The brand new Volkswagen Arteon is the Wolfsburg brand’s latest offering, a Gran Turismo (GT) that promises elegant styling, dynamic driving and futuristic technology. Like a boxer looking to take the step up to a higher weight class, the Arteon is VW taking the fight to the big boys.

To find out if this is really the case, we’ve headed up to Hanover, Germany, (just west of Volkswagen headquarters in Wolfsburg), to drive the new model.

The sloping roofline creates a sleek silhouette on the Arteon

Slick and sleek

At first glance, you are immediately struck by the Arteon’s design. As far as VW cars go, the Arteon is as bold and arresting as they come. It’s telling that the name, ‘Arteon’, is derived from the word ‘art’ and ‘eon’ – the Arteon is meant to be beautiful and eye-catching, and ‘eon’ ties it to its China-only Phideon.

The first thing that strikes you about the Arteon is its sleek silhouette. The GT fastback design gives it a sweeping look that is oddly evocative compared to the more conservative design language you see on most other VWs. At the front, there is an aggressive grinning chrome-lined fascia, flanked by two large, bold air intakes (in R-Line trim) that adds to the car’s dynamic look.

From the onset, the Arteon seeks to impress, and on the looks front, it certainly does.

The Active Info Display makes it easy to keep track of the navigation directions, especially when you are surrounded by German road signs you definitely don’t understand

Digital modernity

Inside, the Arteon continues to impress. Built on the MQB platform, the Arteon’s wheelbase is 50mm longer than the Passat. This translates to additional space inside, especially at the rear where the three passengers will have ample space to stretch their legs.

VW also wants the Arteon to excel when it comes to daily usability, and in this department the car has 563 litres of boot space, expandable to 1,557 litres with the rear seats folded down. In comparison, similarly sized fastback models like the Audi A5 Sportback and the BMW 4 Series Gran Coupe both have 480 litres of boot space.

The Arteon also features the Active Info Display, where you get the digital cockpit as standard. This puts essential information on a fully digital dashboard, allowing you easy access to anything from navigation to your phone contacts to changing the music track.

The cabin remains to be positively and intuitively VW-familiar

Furthermore, you can keep track of your speed and the next direction from the sat nav via the head-up display. The new generation touchscreen infotainment system also ditches tactile buttons you may be familiar with in older models, allowing more screen real estate. The infotainment system is also very intuitive and easy to use.

Smarty pants

The Arteon features the latest in safety and assistance technology from VW, such as front, side and rear assist to create a proactive passenger protection system.

The generous 563-litre boot can be expanded to 1,557 litres

The most impressive technology is the new Adaptive Cruise Control with predictive cruise control.
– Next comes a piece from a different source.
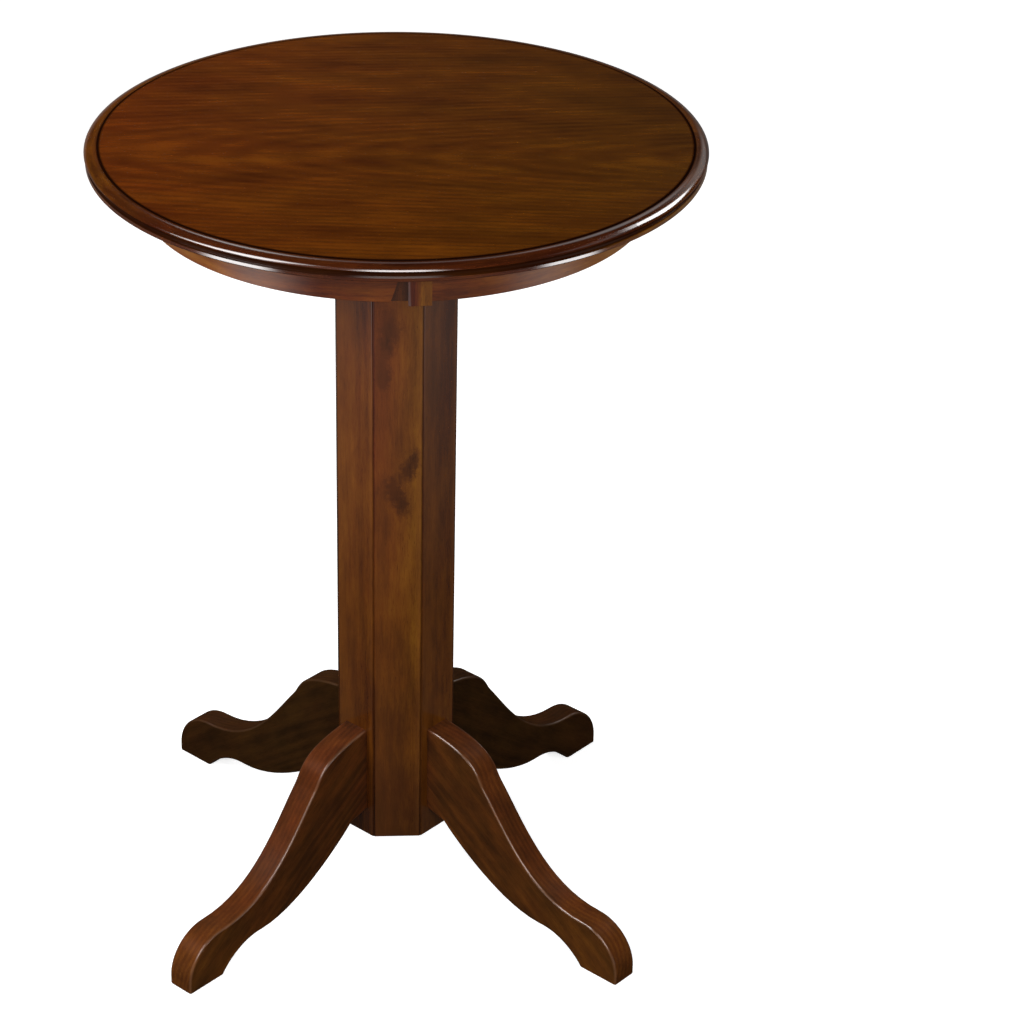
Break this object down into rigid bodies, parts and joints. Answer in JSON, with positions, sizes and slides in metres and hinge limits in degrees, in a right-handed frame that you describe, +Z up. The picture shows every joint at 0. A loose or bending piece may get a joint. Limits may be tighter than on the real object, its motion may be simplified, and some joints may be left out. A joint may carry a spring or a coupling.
{
  "type": "pub table",
  "caption": "Round bar-height pub table with a moulded edge and apron on an octagonal column with curved legs.",
  "frame": {"origin": "on the floor, under the middle of the round top", "axes": "+Z up; -Y is the front, where the open joint in the apron lies; the legs stand on the diagonals of X and Y"},
  "size_m": [0.7618, 0.7618, 1.0668],
  "materials": {
    "stained_top": "chestnut-stained veneer under satin lacquer",
    "stained_wood": "chestnut-stained hardwood under semi-gloss lacquer",
    "bare_wood": "planed, unfinished",
    "core_board": "sanded fibreboard",
    "plate_ply": "stained plywood",
    "zinc_steel": "zinc plated"
  },
  "bodies": {
    "root": {"top_core": "core_board", "top_veneer": "stained_top", "back_veneer": "stained_top", "apron_left": "stained_wood", "apron_right": "stained_wood", "apron_key": "stained_wood", "apron_splice": "bare_wood", "apron_splice_front": "stained_wood", "block_screws": "zinc_steel", "mounting_plate": "plate_ply", "plate_screws": "zinc_steel", "lag_screws": "zinc_steel", "column_top_block": "bare_wood", "base_ring": "bare_wood", "leg_bolts": "zinc_steel", "leg_washers": "zinc_steel", "leg_nuts": "zinc_steel", "edge_right": "stained_wood", "stave_right": "stained_wood", "edge_rear": "stained_wood", "stave_rear": "stained_wood", "edge_left": "stained_wood", "stave_left": "stained_wood", "edge_front": "stained_wood", "stave_front": "stained_wood", "stave_right_rear": "stained_wood", "leg_right_rear": "stained_wood", "stave_left_rear": "stained_wood", "leg_left_rear": "stained_wood", "stave_left_front": "stained_wood", "leg_left_front": "stained_wood", "stave_right_front": "stained_wood", "leg_right_front": "stained_wood", "glue_block_1": "bare_wood", "glue_block_2": "bare_wood", "glue_block_3": "bare_wood", "glue_block_4": "bare_wood", "glue_block_5": "bare_wood", "glue_block_6": "bare_wood", "glue_block_7": "bare_wood", "glue_block_8": "bare_wood"}
  },
  "joints": []
}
More than just keeping to a particular speed and maintaining a fixed distance from the car in front of you, the car uses GPS and sat-nav information to regulate your speed within speed-limited zones, such as the small towns around Hanover that have a 30km/h or 50km/h speed limit. This means that even if you set the cruise control at 90km/h, the car will automatically slow down as you enter these zones, and subsequently speed up once you have cleared the speed-limited zone.
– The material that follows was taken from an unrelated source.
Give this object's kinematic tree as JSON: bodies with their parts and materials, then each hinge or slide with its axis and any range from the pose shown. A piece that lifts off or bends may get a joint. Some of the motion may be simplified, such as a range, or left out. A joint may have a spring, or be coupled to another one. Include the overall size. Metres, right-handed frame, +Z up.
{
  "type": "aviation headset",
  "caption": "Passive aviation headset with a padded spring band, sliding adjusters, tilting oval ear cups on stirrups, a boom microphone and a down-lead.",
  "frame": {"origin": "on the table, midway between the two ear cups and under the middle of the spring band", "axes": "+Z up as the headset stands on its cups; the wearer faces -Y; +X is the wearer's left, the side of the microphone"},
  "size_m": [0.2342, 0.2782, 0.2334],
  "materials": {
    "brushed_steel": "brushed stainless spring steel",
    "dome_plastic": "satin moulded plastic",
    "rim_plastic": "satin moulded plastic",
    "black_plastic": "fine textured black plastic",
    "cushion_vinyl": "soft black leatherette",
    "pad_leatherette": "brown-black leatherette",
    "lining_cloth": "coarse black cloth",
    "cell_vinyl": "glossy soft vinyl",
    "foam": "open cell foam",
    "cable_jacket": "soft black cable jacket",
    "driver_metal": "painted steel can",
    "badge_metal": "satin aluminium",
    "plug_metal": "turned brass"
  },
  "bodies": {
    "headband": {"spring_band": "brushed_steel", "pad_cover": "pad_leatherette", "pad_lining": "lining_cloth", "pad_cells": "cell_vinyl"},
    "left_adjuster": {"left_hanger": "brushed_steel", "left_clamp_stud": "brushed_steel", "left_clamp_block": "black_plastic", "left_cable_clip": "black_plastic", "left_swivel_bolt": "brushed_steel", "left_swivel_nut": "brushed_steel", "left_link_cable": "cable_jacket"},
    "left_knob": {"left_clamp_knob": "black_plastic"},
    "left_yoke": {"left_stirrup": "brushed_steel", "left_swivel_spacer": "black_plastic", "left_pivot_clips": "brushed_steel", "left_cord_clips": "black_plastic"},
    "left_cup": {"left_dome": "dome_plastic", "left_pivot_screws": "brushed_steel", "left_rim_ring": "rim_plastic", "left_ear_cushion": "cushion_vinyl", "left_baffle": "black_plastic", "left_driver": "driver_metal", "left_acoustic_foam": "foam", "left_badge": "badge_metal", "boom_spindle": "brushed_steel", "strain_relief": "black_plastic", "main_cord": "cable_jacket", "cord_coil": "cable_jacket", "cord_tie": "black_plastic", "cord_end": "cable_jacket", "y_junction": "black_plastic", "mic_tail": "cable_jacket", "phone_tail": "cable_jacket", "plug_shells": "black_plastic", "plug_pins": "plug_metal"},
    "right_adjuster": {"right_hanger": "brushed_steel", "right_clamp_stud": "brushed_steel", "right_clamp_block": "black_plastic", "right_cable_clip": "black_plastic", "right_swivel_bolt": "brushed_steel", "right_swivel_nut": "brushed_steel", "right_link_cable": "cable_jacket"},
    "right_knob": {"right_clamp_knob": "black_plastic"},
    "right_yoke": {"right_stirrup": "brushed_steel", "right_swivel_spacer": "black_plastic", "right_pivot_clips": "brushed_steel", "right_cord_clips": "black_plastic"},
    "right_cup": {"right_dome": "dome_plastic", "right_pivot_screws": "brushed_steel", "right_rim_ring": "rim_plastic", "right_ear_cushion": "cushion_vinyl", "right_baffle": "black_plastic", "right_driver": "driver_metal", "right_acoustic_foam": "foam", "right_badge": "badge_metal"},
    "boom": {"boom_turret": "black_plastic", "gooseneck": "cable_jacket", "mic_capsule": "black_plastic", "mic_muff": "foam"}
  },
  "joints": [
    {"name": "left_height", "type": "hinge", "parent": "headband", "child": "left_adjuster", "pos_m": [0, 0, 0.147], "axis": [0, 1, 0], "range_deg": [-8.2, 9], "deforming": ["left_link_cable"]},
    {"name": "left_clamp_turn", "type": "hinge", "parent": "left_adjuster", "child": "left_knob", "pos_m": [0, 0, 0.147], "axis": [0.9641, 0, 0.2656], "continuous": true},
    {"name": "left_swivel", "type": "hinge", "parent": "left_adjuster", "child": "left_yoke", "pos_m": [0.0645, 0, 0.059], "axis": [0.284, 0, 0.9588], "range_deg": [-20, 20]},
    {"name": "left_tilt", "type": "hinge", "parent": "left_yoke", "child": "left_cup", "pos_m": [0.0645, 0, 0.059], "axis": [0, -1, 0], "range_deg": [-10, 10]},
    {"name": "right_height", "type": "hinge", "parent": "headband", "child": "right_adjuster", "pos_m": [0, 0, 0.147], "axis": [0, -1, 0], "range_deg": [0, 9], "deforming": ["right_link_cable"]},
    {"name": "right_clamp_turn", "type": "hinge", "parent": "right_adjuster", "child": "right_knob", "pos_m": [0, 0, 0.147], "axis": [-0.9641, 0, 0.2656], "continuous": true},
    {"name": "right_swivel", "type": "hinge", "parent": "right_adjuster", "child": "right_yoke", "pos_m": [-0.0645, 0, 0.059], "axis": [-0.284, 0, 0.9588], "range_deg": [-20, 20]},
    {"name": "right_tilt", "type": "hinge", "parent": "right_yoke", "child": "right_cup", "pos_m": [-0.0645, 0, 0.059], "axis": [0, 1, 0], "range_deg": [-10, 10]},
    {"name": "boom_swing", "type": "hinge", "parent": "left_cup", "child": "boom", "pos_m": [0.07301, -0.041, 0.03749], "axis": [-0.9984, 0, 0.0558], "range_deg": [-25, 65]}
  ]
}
Also, predictive cruise control means that the car takes into account upcoming bends in the road and will slow down accordingly, and will speed up again once you exit the bend. We were told the car is even able to negotiate roundabouts, but we must admit we weren’t brave enough to test it out. What this means is that even on non-highway roads, you could technically drive with just your hands and without using your feet.